REQUIREMENT:
Begin with the line that contains "skirt_tag();", end with the line that contains "obj.matrix_world = world", and extract exactly that stretch of lines.

====

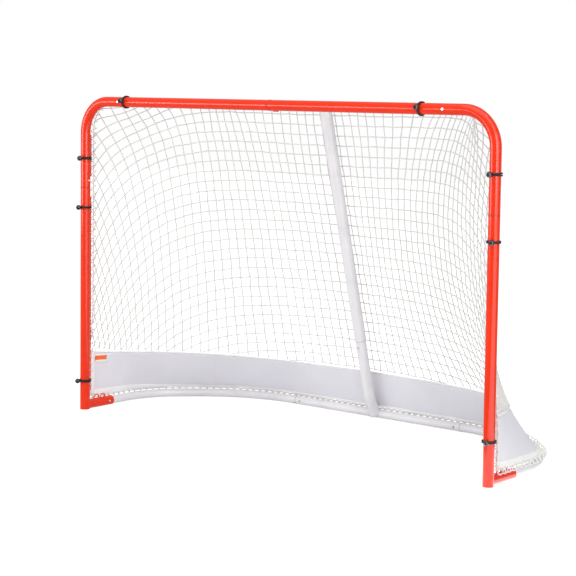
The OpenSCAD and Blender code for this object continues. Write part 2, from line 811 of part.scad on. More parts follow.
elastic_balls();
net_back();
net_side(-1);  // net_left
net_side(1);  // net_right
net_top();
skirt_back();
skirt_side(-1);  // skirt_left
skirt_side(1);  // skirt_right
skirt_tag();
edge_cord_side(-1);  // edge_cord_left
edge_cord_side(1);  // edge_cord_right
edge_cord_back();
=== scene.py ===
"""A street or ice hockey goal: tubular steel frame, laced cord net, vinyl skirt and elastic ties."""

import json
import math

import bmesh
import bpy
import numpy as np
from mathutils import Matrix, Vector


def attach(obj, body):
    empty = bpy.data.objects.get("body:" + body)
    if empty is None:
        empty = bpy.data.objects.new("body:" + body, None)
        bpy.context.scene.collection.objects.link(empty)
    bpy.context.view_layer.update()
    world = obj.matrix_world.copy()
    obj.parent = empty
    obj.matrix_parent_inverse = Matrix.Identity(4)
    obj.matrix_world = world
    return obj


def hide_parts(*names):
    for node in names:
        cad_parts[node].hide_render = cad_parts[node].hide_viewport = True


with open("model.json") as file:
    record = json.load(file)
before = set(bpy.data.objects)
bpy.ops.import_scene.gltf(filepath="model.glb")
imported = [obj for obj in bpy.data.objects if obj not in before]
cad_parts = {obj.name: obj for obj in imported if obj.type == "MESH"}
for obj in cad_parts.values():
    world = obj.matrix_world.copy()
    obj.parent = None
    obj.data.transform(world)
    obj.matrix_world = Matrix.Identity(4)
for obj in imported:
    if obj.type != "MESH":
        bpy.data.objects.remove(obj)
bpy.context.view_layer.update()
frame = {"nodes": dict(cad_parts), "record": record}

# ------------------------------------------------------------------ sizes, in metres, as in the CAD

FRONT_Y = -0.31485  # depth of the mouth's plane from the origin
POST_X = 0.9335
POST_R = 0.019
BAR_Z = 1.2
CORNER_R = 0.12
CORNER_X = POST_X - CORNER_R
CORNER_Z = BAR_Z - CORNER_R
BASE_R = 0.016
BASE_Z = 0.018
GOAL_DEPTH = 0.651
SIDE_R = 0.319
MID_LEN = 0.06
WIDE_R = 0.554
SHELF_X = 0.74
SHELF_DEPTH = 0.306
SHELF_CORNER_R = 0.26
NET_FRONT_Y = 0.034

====

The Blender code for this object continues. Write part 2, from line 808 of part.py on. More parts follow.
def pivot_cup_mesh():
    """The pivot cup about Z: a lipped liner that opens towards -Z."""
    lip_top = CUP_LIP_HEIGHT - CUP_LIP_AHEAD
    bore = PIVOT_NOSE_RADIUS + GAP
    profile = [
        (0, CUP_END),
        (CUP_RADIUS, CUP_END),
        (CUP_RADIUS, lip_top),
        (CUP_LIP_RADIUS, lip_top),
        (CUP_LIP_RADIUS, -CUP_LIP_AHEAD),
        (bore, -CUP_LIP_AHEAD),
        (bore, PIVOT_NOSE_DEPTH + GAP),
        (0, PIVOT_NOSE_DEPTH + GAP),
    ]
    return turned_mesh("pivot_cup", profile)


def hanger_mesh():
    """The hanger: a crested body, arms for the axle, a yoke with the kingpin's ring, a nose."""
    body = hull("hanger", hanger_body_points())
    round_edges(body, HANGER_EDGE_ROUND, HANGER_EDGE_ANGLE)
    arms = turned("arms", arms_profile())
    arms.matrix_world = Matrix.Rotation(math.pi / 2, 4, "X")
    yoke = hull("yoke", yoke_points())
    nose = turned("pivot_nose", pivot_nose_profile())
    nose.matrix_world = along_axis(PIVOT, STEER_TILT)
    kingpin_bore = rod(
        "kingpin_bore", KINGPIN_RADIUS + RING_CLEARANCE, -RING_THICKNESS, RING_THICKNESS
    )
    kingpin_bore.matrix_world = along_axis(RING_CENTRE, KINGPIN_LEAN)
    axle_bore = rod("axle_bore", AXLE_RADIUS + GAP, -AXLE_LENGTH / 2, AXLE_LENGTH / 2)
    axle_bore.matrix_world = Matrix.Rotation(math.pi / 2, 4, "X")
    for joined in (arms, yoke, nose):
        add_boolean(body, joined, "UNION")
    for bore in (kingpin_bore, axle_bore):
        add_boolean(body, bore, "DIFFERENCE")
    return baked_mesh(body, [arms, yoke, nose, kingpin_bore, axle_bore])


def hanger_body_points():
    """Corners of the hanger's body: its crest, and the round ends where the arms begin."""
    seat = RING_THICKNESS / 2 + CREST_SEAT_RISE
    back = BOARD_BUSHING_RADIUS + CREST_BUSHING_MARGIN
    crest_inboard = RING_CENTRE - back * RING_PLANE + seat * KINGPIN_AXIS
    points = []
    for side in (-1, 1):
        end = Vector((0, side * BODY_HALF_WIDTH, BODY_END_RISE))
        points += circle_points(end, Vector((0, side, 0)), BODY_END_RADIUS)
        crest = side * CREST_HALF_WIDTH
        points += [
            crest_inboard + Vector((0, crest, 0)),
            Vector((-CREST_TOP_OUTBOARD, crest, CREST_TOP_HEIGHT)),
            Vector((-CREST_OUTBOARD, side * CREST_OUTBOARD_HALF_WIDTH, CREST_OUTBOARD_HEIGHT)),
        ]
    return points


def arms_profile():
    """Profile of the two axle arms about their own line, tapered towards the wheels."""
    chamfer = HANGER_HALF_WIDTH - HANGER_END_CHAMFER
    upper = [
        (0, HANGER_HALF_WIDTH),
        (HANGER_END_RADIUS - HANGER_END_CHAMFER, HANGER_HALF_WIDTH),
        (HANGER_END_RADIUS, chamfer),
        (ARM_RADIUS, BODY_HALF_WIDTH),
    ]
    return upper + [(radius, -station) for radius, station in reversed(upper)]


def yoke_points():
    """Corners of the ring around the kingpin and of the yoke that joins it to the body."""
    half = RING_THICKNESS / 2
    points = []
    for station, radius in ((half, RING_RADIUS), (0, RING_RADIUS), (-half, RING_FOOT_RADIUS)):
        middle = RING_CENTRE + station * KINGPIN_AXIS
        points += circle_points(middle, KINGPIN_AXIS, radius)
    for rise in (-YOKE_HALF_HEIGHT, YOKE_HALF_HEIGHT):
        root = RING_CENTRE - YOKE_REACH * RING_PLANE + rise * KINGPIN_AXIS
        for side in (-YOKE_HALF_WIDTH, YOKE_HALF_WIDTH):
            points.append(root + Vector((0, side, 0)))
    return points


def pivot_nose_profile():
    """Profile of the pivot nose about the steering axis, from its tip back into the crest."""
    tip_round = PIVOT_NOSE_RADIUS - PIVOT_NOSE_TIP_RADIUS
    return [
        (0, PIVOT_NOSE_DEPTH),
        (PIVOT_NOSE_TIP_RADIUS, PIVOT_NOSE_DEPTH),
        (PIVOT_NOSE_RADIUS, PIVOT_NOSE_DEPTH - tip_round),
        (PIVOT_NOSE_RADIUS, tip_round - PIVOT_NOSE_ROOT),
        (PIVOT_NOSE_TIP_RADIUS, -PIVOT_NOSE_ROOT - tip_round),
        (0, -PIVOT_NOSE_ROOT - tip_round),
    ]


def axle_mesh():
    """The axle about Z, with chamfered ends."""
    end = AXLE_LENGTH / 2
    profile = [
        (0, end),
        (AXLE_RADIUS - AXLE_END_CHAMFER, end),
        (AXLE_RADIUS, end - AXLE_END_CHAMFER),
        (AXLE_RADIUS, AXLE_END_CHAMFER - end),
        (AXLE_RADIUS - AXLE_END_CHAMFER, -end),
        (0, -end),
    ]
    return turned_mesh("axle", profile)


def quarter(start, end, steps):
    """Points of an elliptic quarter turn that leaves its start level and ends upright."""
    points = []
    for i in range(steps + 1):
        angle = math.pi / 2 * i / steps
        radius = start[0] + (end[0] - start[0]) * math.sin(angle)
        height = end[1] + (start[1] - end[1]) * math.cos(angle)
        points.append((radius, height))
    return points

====

CORRECT OUTPUT:
skirt_tag();
edge_cord_side(-1);  // edge_cord_left
edge_cord_side(1);  // edge_cord_right
edge_cord_back();
=== scene.py ===
"""A street or ice hockey goal: tubular steel frame, laced cord net, vinyl skirt and elastic ties."""

import json
import math

import bmesh
import bpy
import numpy as np
from mathutils import Matrix, Vector


def attach(obj, body):
    empty = bpy.data.objects.get("body:" + body)
    if empty is None:
        empty = bpy.data.objects.new("body:" + body, None)
        bpy.context.scene.collection.objects.link(empty)
    bpy.context.view_layer.update()
    world = obj.matrix_world.copy()
    obj.parent = empty
    obj.matrix_parent_inverse = Matrix.Identity(4)
    obj.matrix_world = world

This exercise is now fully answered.